The Fast Fix: Candidates on Parade

The fourth of July is important for politicians, and even moreso for those angling to be president. While they won't get a vacation, the day does provide a stage for candidates to showcase their patriotism and political independence.

If you are running for president, you don't get July 4th off.

While the rest of us will be eating barbecue and watching the fireworks, the likes of Mitt Romney, Michele Bachmann and Jon Huntsman will be stumping for votes.

Bachmann spent her weekend in Iowa, the state where she was born and where polling suggests she may well be the frontrunner.

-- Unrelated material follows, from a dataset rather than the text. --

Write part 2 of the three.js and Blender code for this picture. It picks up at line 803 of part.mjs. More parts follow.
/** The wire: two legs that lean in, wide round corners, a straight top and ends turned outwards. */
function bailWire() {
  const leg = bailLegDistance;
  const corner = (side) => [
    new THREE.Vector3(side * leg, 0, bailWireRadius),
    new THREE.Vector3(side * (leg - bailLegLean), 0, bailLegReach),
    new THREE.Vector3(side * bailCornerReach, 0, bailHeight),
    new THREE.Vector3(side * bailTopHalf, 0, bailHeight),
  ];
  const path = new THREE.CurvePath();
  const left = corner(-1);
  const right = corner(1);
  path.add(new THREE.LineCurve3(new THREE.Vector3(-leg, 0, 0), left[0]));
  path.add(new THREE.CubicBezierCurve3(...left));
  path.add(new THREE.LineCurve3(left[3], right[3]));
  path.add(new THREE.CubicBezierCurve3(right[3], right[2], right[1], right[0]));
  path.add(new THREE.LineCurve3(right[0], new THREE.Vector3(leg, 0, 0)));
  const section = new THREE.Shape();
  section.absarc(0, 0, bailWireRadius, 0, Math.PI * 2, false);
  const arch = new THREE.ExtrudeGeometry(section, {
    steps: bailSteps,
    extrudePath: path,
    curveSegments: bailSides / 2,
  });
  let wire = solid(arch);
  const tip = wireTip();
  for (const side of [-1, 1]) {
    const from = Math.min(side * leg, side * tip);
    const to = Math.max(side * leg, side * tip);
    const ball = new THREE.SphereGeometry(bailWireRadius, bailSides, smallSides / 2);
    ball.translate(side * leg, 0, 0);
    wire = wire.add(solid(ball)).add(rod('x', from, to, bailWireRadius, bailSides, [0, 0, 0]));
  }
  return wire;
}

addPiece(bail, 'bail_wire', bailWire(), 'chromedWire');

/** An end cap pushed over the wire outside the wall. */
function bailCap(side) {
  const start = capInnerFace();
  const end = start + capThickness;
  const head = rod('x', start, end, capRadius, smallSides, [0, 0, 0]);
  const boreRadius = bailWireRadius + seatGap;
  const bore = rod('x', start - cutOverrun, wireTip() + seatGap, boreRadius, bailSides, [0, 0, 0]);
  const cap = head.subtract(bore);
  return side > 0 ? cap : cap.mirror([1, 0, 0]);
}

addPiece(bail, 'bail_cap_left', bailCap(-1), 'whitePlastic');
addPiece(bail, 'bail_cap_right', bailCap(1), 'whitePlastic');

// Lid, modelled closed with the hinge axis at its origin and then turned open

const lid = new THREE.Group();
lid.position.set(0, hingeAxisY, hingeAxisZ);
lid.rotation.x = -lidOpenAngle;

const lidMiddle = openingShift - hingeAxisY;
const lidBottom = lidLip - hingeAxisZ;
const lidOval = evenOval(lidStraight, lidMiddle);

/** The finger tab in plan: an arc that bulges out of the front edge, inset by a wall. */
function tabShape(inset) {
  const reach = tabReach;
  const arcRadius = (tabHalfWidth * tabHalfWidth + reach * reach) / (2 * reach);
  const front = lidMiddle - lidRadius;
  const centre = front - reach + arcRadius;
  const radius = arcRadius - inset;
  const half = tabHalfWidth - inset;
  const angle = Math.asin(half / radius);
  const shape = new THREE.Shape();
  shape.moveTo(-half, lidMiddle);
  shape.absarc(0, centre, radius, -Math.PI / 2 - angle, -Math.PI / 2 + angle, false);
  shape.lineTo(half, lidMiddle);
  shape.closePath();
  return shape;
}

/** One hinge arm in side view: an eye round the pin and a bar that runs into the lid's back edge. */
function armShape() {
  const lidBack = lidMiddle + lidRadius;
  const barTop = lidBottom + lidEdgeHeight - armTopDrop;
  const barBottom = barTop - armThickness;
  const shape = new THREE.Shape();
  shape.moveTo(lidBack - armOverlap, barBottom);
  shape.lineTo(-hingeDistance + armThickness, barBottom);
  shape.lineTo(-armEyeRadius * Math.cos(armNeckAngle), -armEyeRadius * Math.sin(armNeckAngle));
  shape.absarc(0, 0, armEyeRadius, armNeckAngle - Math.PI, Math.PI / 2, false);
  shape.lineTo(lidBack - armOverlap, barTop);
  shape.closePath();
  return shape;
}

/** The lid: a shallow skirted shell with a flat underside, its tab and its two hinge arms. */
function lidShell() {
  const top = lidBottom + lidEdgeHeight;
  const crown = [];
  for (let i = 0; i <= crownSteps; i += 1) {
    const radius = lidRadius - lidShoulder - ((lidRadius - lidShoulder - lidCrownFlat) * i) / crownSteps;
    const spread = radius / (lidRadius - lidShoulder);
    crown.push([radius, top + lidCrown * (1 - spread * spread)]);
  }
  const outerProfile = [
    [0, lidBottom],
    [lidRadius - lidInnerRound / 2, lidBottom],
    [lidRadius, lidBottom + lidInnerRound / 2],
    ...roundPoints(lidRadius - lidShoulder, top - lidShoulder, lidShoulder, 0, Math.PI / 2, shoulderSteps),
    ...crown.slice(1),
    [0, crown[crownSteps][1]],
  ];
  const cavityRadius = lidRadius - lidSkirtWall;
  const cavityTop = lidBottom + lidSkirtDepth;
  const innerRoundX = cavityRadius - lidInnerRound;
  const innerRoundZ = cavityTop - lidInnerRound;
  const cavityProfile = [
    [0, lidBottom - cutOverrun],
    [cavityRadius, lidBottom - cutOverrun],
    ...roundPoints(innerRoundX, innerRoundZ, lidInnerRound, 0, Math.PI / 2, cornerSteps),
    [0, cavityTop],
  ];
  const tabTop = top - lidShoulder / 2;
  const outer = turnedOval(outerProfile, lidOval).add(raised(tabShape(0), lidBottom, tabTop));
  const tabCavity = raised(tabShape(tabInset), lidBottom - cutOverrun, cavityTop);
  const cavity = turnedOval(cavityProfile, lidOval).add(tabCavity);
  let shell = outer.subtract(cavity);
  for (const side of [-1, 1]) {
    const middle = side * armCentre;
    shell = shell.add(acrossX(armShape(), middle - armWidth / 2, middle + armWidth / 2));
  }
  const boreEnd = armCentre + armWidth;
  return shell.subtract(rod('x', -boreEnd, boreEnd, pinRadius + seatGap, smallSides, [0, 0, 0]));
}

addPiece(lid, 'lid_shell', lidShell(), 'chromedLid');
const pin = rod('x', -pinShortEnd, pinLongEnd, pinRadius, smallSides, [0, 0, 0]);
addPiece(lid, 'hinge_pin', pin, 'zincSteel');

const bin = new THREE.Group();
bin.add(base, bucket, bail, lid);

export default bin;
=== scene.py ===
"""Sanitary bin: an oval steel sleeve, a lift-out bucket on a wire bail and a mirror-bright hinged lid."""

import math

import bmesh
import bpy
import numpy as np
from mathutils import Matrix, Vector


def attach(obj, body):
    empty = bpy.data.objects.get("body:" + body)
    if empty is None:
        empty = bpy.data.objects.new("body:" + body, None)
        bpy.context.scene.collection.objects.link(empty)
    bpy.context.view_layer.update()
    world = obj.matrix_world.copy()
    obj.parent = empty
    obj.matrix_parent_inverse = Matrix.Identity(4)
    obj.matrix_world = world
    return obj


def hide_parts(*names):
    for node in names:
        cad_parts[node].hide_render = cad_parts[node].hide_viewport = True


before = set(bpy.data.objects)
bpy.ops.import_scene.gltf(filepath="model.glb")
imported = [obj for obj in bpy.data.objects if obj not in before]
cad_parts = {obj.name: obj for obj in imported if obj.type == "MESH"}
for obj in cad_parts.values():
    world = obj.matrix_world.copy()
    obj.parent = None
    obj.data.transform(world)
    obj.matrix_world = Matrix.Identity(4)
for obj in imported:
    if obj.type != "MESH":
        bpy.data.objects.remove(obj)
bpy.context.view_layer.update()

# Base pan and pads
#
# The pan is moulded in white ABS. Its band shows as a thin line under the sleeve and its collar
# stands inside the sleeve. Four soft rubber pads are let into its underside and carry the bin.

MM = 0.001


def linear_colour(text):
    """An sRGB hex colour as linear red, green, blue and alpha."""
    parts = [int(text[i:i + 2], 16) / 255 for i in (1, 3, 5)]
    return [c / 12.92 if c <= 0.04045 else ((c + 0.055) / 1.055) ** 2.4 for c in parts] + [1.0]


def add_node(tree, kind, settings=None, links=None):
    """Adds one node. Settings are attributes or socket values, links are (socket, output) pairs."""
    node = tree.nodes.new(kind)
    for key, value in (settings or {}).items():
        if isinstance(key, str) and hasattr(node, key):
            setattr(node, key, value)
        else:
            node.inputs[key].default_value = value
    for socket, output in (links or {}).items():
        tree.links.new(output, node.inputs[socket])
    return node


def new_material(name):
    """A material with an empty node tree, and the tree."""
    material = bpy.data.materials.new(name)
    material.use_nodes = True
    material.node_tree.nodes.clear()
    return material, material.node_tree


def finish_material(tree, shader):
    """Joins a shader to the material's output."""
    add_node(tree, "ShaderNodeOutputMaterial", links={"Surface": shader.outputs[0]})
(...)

Romney and Huntsman will both be in Amherst, New Hampshire for the Fourth and will even be walking in the same parade. That could get interesting. Businessman Herman Cain will be in the Granite State too, taking in a New Hampshire Fisher Cats minor league baseball game.

The Fourth of July is an important one for politicians. Patriotism and political independence are part and parcel of the day and every politician in both parties wants to be as closely associated with those two ideas as possible.

And, if anything patriotism is on the rise. In a 2010 Gallup poll more than three in ten people described themselves as "extremely patriotic" up from 26 percent who said the same in 2005. Almost no one, on the other hand, thinks of themselves as not patriotic. Just six percent of people described themselves as not especially patriotic in the Gallup poll.

Given those numbers, expect every presidential candidate to be draped in red, white and blue all day.